A question if anyone has one of the Veritas, do you know if the 6" arms for the skew rabbet are useable on the plow to increase capacity?


----------



## ACP (Jan 24, 2009)

She arrived yesterday by UPS. I only had about 20 minutes to unbox it and play around with it. It has beautiful fit and finish. I rather like the handle so far. The irons were flat and sharp. I could see no light between their backs and my straight edge. They cut nice thick curls of red oak without honing. I will hone them tomorrow probably. I need to build a box to hold the irons so they are safe and don't get lost. I want to use it for awhile before I grade it, but everything on it out of the box looks top notch as one would expect.


----------



## joesbucketorust (Dec 13, 2011)

Sweet. It's nice they send the irons sharp.
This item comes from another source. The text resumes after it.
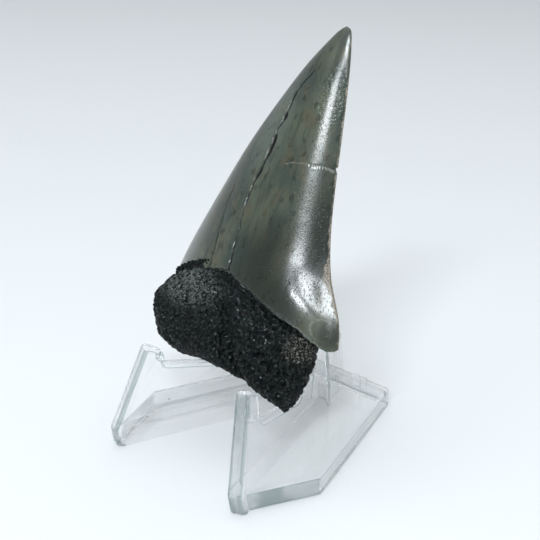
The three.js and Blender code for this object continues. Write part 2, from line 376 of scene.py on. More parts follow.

Can't wait for a full in-depth review.


----------



## ACP (Jan 24, 2009)

I'm still playing with this tool but I did email Lee Valley today. I saw they had 6" rods for the skew rabbet that looked like this planes rods so I asked if they were interchangeable. They answered within an hour. They said they were interchangeable on the newer small plows but not the older ones as the rods were fixed in the older ones. They said they actually had to check first before answering. How good is that service? I ordered the 6" rods and a dual marking gauge today from them. I also honed up the irons and they slice through oak and walnut like butter. I've never enjoyed grooving more.


----------



## joesbucketorust (Dec 13, 2011)

Yea, LV hasn't forgotten what customer service is yet. But what kind of project do you plan on putting grooves so far from the edge?


----------



## ACP (Jan 24, 2009)

joesbucketorust said:


> Yea, LV hasn't forgotten what customer service is yet. But what kind of project do you plan on putting grooves so far from the edge?


An excellent question! I have no idea. But I know this, the law of workshop probability is that if I don't have them I will need them. I was going to order a marking gauge anyways so I figured I'd just drop 11 on the rods and not have to pay more shipping later.


----------